I was able to cut-and-paste information about the people who made donations to the GoFundMe effort. That information went into a text file. Each line had a different bit of information: initials of a donor, how much they donated, their name (or “Anonymous”), and some information about when they made their donation. It’s not easy to aggregate information presented this way. Wouldn’t it be nice to have it in a spreadsheet where I could sort and pivot and all that?

So that was my project: taking the scraped text and messaging the information into CSV format that can be imported into a spreadsheet.

Sounds easy. Looksing back, it was easy. But it took time. I felt I was learning python for the first time. Again. The exercise taught me something about functions, lists, operators, and running python on my home computer. It also made me wrestle with types (and changing them when it suited me).

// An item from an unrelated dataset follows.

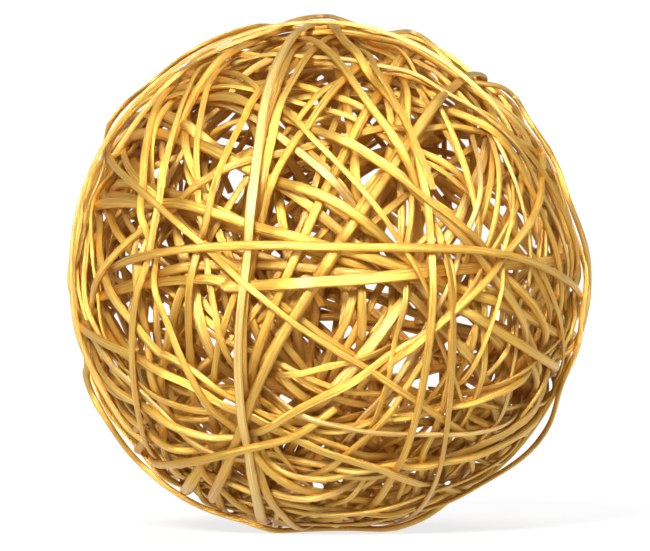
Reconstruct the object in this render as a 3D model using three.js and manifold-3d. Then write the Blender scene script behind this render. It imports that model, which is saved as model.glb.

There’s not much to say about the process, and there are no creative steps that would much interest anybody else. This is the result of much pseudocoding, discarding of ideas, and trying things, making small tweaks until something works the way I hoped it would. Engineering, I guess.

Here’s the code:

    import numpy as np
    import csv
    
    # function takes a list and outputs the locations in the list that equal ''
    # in:  list
    # out:  list of location indices of '' elements
    def indices(listname):
        indices = [i for i,x in enumerate(listname) if x=='']
        return np.array(indices)
    
    # function that takes list of indices and give the lengths of the subsequences of strings between the '\n'
    # in: list of indices, original list of interest
    # out: list of lengths
    def lengths(indices,list):
        N=len(list)
        M=len(indices)
        lengths=np.zeros((M+1,), dtype=np.int)
        lengths[0]=np.array(indices[0])
        lengths[1:M-1]=np.array(indices[1:M-1]) - np.array(indices[0:M-2])-1
        lengths[M]=N-np.array(indices[M-1])
        return lengths
    
    # function that takes an index, a list of indices, and lengths of subsequences and returns a row of the CSV file I aim to creat
    # in: a row number, a list of indices, the lengths of the rows
    # out: indeces for the elements of the row in question
    def rowi_indices(i,indices,lengths):
        if i==0:
            list = [0]
            j=1
            while j < lengths[0]:
                list.extend([0+j])
                j+=1
        else:
            list = [indices[i]+1]
            j=1
            while j < lengths[i]:
                list.extend([indices[i]+1+j])
                j+=1
        return list   
    
    # function that takes an index, a list of data, and location indices of the line breaks and gives back a row of the CSV file
    # in: a row number, a list of data, a list of indices
    # out: the row in question
    def rowi(i, list, indices):
        len=lengths(indices,list)
        good_indices=rowi_indices(i,indices,len)
        row = [data[i] for i in good_indices]
        return row
    
    # -------------------------
    
    # this is the file that has the scraped data
    file="vatp_gofundme_list.txt"
    # read the file into python
    data=open(file).readlines()
    # strip the carriage retuns from the data; rows will be separated by "blanks" where there were only carriage returns, before
    data = [x.strip('\n') for x in data] 
    
    # locations of the row breaks
    indices = indices(data)
    
    # computing all the rows of the CSV file
    j=0
    rows=[]
    while j < len(indices):
        rows.extend([rowi(j,data,indices)])
        j+=1
    
    # Open File
    resultFile = open("output.csv",'w')
    # Write data to file
    for r in rows:
        # need to strip the square brackets from the start and end of each row, too
        resultFile.write(str(r).strip('][') + "\n")
    resultFile.close()
    
    # TADAH!